**WHAT THE EXERCISE ASKS:** Up to and including the line with "BACK_REACH = 250.0", reproduce the listing below exactly, beginning at its first line.

═══ MATERIAL PROVIDED

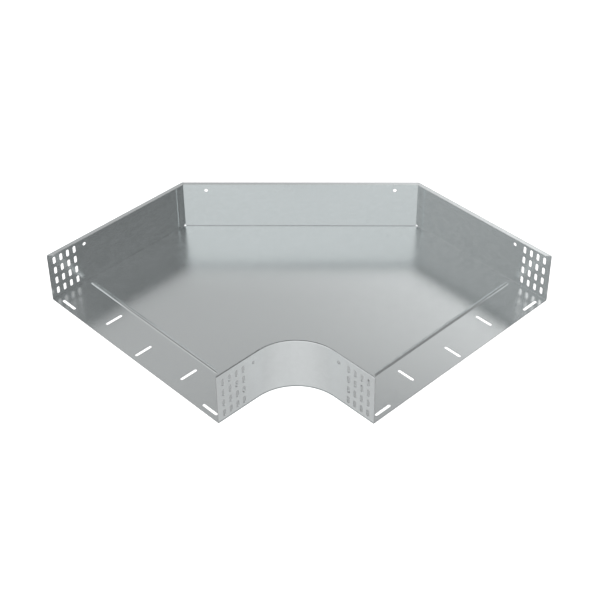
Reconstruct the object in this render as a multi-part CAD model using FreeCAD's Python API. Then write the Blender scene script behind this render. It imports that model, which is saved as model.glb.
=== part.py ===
import FreeCAD, Part
import math
import os

from FreeCAD import Vector

# Horizontal 90 degree bend for a cable tray, in galvanised sheet steel.
# One sheet makes the floor and the three outer walls, folded up and lapped at
# the back corners. A second strip makes the curved inner wall, whose foot is
# spot welded to the floor. Lengths are in millimetres. Until the last step
# the bend centre is the origin, one arm opens towards -X and the other
# towards -Y, and everything is symmetric about the plane x = y.

# Sheet
SHEET = 1.25                # thickness of the steel
FOLD_RADIUS = 0.8           # inside radius of every fold

# Plan of the bend
TRAY_WIDTH = 500.0          # across a mouth, outside to outside
ARM_LENGTH = 100.0          # straight run between a mouth and the curve
INNER_RADIUS = 100.0        # outside face of the curved inner wall
BACK_REACH = 250.0          # from the bend centre on to a back corner

# Walls
SIDE_HEIGHT = 114.0         # overall, floor included
LIP_WIDTH = 10.0            # flat lip along the top of every wall
FOOT_WIDTH = 10.0           # inner wall's foot, on the floor
CORNER_GAP = 0.4            # slit between the walls at a back corner
RELIEF_RADIUS = 3.0         # punched where the folds of a back corner meet
LAP_GAP = 0.1               # between a corner tab and the wall behind it
TAB_WIDTH = 17.0            # corner tab, from the back corner
TAB_CLEARANCE = 7.0         # above the floor and below the lip
WELD_DIAMETER = 5.0         # spot welds of the corner tabs
WELD_COUNT = 3              # in each corner tab

# Perforation at each end of each wall
WALL_SLOT_LENGTH = 17.0     # upright slots
WALL_SLOT_WIDTH = 7.0
SLOT_COLUMNS = 4
SLOT_ROWS = 4
FIRST_COLUMN = 15.25        # from the mouth
COLUMN_PITCH = 16.5
LOWEST_ROW = 17.25          # above the underside
ROW_PITCH = 25.0
HOLE_DIAMETER = 8.0         # round holes, beside the top row of slots
HOLE_LEVEL = 93.0           # above the underside
HOLE_FROM_CURVE = 10.0      # in the straight run, before the curve starts
HOLE_FROM_CORNER = 50.0     # the two in the back wall, along the wall

# Slots in the floor behind each mouth
FLOOR_SLOT_LENGTH = 40.0
FLOOR_SLOT_WIDTH = 6.5
CROSS_SLOT_FROM_MOUTH = 12.5
CROSS_SLOT_FROM_WALL = 37.5
SIDE_SLOT_FROM_MOUTH = 47.0
MIDDLE_SLOT_FROM_MOUTH = 29.0
LONG_SLOT_SPACING = 112.5   # across the tray

# Stiffening bead across each arm, pressed up from below
BEAD_FROM_MOUTH = 89.5
BEAD_WIDTH = 10.0
BEAD_HEIGHT = 2.5
BEAD_TOE_RADIUS = 1.0       # where its flanks meet the flat floor, on top
BEAD_FROM_WALL = 12.5       # its rounded ends stop short of both walls

# Derived places
UP = Vector(0, 0, 1)
OUTER_FACE = INNER_RADIUS + TRAY_WIDTH
MOUTH = -ARM_LENGTH
OVERALL = ARM_LENGTH + OUTER_FACE
FOLD_REACH = SHEET + FOLD_RADIUS
CORNER_TURN = math.pi / 4
HALF_TURN = CORNER_TURN / 2
QUARTER_CIRCLE = math.degrees(math.pi / 2)
DIAGONAL = Vector(-1, 1, 0).normalize()
BACK_INWARD = Vector(-1, -1, 0).normalize()
LEFT_CORNER = Vector(BACK_REACH, OUTER_FACE, 0)
RIGHT_CORNER = Vector(OUTER_FACE, BACK_REACH, 0)


def mirrored(shape):
    """The same feature on the other arm."""
    return shape.mirror(Vector(0, 0, 0), Vector(1, -1, 0))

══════

**WRITTEN REPLY:**
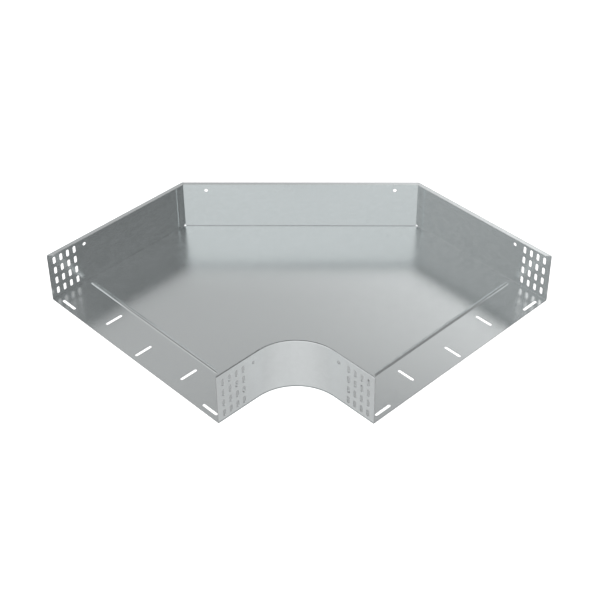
Reconstruct the object in this render as a multi-part CAD model using FreeCAD's Python API. Then write the Blender scene script behind this render. It imports that model, which is saved as model.glb.
=== part.py ===
import FreeCAD, Part
import math
import os

from FreeCAD import Vector

# Horizontal 90 degree bend for a cable tray, in galvanised sheet steel.
# One sheet makes the floor and the three outer walls, folded up and lapped at
# the back corners. A second strip makes the curved inner wall, whose foot is
# spot welded to the floor. Lengths are in millimetres. Until the last step
# the bend centre is the origin, one arm opens towards -X and the other
# towards -Y, and everything is symmetric about the plane x = y.

# Sheet
SHEET = 1.25                # thickness of the steel
FOLD_RADIUS = 0.8           # inside radius of every fold

# Plan of the bend
TRAY_WIDTH = 500.0          # across a mouth, outside to outside
ARM_LENGTH = 100.0          # straight run between a mouth and the curve
INNER_RADIUS = 100.0        # outside face of the curved inner wall
BACK_REACH = 250.0          # from the bend centre on to a back corner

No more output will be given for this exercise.